In his July 1 column, he calls the June 28 assassination of Institutional Revolutionary Party (PRI) gubernatorial candidate Rodolfo Torre Cantú in Tamaulipas the party's only significant "campaign act" in any of the 12 state and local elections scheduled for July 4.
A series of leaked phone conversations, suggesting improper campaign meddling and use of social programs for electoral purposes by PRI governors, had cast an unfavourable light on the PRI in some of its most notorious bastions of retrograde politics such as Veracruz and Oaxaca. Now, instead of being viewed as presiding over evil empires and stopping at nothing to retain power, the PRI has some sympathy on its side.
Additionally, the assassination is expected to diminish voter turnout - a factor that always benefits the PRI.
"Fear," Arreloa wrote, "Works in favor of the PRI."
The party depends heavily in many states on its "voto duro" (firm vote) of loyalists, campesinos, unionized workers and government employees - whose jobs depend on the PRI retaining power. The voto duro, along with those lured by its vote-buying schemes and motivated by coercion, is usually enough to win (at the ballot box) unless voter turnout is hight.
The PRI, it must be said, knows how to turn out its vote and is famed in places such as Oaxaca for its year-round organizing and ability to ingratiate itself into the life of every small town and ejido in the state. As one priísta in Oaxaca told me recently, "The PRI organizes all the time. The other parties start organizing three months before an election."

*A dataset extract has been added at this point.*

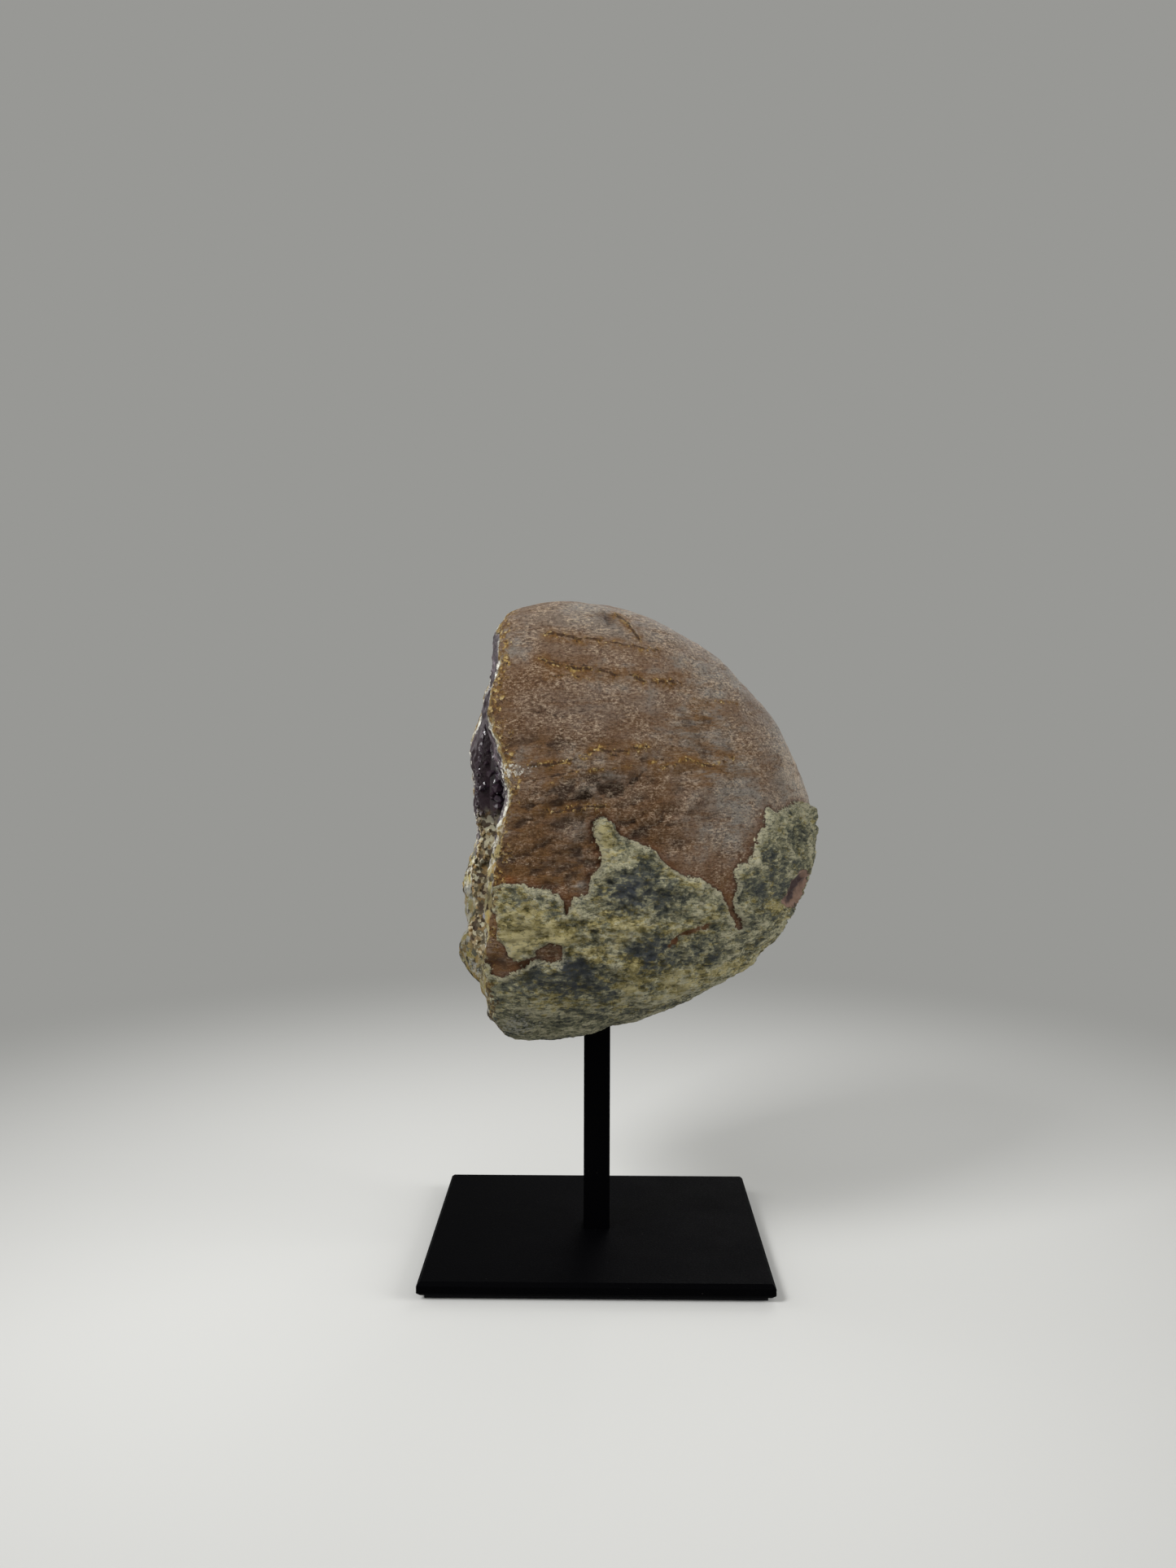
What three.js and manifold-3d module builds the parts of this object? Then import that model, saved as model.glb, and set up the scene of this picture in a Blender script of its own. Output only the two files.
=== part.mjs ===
// An agate geode on a metal stand: one half of a stone nodule, broken open to the front
// and lined with crystals, glued on a square post that is screwed to a flat base.
// Millimetres, +Z up. The origin is under the middle of the base, on the table.
// The open face looks towards -Y, turned a little towards +X.

import * as THREE from "three";
import { mergeVertices } from "three/addons/utils/BufferGeometryUtils.js";
import Module from "manifold-3d";

const wasm = await Module();
wasm.setup();

const GAP = 0.3; // between pieces that touch on a curved or cut surface

// The stand
const FELT_THICKNESS = 1.2;
const FELT_INSET = 2;
const BASE_LENGTH = 100; // along Y
const BASE_DEPTH = 80; // along X
const BASE_THICKNESS = 4;
const BASE_BEVEL = 1;
const BASE_TOP = FELT_THICKNESS + BASE_THICKNESS;
const POST_WIDTH = 8;
const POST_BEVEL = 0.5;
const POST_TOP = 88;
const TAP_RADIUS = 2.1;
const TAP_DEPTH = 14;
const SCREW_RADIUS = 1.8;
const SCREW_HEAD_RADIUS = 4;
const SCREW_HEAD_HEIGHT = 2.2;
const SCREW_KEY_WIDTH = 2.5;
const SCREW_KEY_DEPTH = 1.4;
const SCREW_REACH = 10; // above the base
const ROUND_SEGMENTS = 20;

// The drilled hole under the stone and the glue in it
const SOCKET_RADIUS = 6.5;
const SOCKET_TOP = 90;
const SOCKET_MOUTH_RADIUS = 9.5;
const SOCKET_MOUTH_TOP = 71;
const SOCKET_MOUTH_BOTTOM = 65;
const GLUE_FOOT = 68.2;

// The nodule, before it was broken: its middle, its half width, and the radii of its
// side outline, one every 20 degrees, from straight forwards, under it, to the back and over
const NODULE_Y = -8;
const NODULE_Z = 123;
const NODULE_HALF_WIDTH = 48;
const NODULE_FULLNESS = 2.3; // 2 is an ellipse across, more is squarer
const OUTLINE_RADII = [
  60, 60, 61, 62, 58.4, 56, 57.3, 61.4, 69, 75.5, 74.8, 72.8, 73.6, 75.2, 74.4, 71, 66, 62,
];
const OUTLINE_STEP = THREE.MathUtils.degToRad(20);

// The broken face
const FACE_TURN = THREE.MathUtils.degToRad(10.7);
const FACE_REACH = 26; // from the nodule's middle
const RIM_SHARE = 0.8; // of the face's radius at which the hollow starts
const HOLLOW_DEPTH = 40;
const HOLLOW_RISE = 3; // of the hollow's middle over the nodule's
const LIP_SHARPNESS = 12; // how soon the hollow's wall loses the lumps of its lip

// Bulges and notches of the rim: its angle round the face, its spread, and how far forward
const DEG = Math.PI / 180;
const RIM_LUMPS = [
  { angle: 95 * DEG, spread: 0.5, height: -6.5 },
  { angle: 126 * DEG, spread: 0.28, height: -4 },
  { angle: 160 * DEG, spread: 0.25, height: 1.2 },
  { angle: 180 * DEG, spread: 0.1, height: -1.6 },
  { angle: 200 * DEG, spread: 0.18, height: 3.8 },
  { angle: 225 * DEG, spread: 0.16, height: 6 },
  { angle: -90 * DEG, spread: 0.45, height: -8 },
  { angle: -36 * DEG, spread: 0.35, height: 3.8 },
  { angle: 19 * DEG, spread: 0.13, height: -2.2 },
  { angle: 38 * DEG, spread: 0.16, height: 2 },
];

// The stone's skin
const STONE_GRID = 20; // squares along each side of the cube that the stone is shaped from
const SIDE_SHARE = 0.62; // of the way from the rim to the back that the cube's sides cover
const RIND_HEIGHT = 1; // of the green rind over the brown skin

// The rind's upper edge, as angles round the stone from its near side and heights
const RIND_EDGE = [
  [-180, 108],
  [-150, 96],
  [-120, 110],
  [-95, 103],
  [-62, 112],
  [-45, 112],
  [-26, 110],
  [-14, 106],
  [-4, 113],
  [0, 131],
  [10, 126],
  [22, 116],
  [32, 111],
  [40, 112],
  [48, 122],
  [58, 133],
  [72, 137],
  [95, 128],
  [120, 112],
  [150, 118],
  [180, 108],
];

// The crust of crystals
const CRUST_GRID = 8;
const CRUST_GAP = 0.9; // flat facets of the crust stay clear of the hollow's wall
const CRUST_THICKNESS = 3;
const CRUST_EDGE = 0.93; // of the way up the hollow's wall
const CRYSTAL_COUNT = 84;
const CRYSTAL_SPREAD = 0.86; // of the hollow's wall that has points, the rest is its lip
const CRYSTAL_RADIUS = 6;
const CRYSTAL_SLENDERNESS = 1.35;
const CRYSTAL_LEAN = 0.22;
const CRYSTAL_SIDES = 6;
const GOLDEN_ANGLE = Math.PI * (3 - Math.sqrt(5));

const SIDEWAYS = new THREE.Vector3(Math.cos(FACE_TURN), Math.sin(FACE_TURN), 0);
const FORWARDS = new THREE.Vector3(Math.sin(FACE_TURN), -Math.cos(FACE_TURN), 0);
const UPWARDS = new THREE.Vector3(0, 0, 1);
const NODULE_CENTRE = new THREE.Vector3(0, NODULE_Y, NODULE_Z);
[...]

Another factor to watch is the dependability of the PRI vote. As political science professor Federico Estévez of ITAM is fond of pointing out: The PRI vote has stayed roughly the same over the years, while the PAN and PRD votes have varied. The only exception to that might have been the 2006 presidential election, when the party had an unpopular candidate and many priístas drifted over to the campaigns of PRD candidate Andrés Manuel López Obrador and the PAN.
Expect the PRI's voto duro to deliver on July 4 and the PAN and PRD votes to remain low.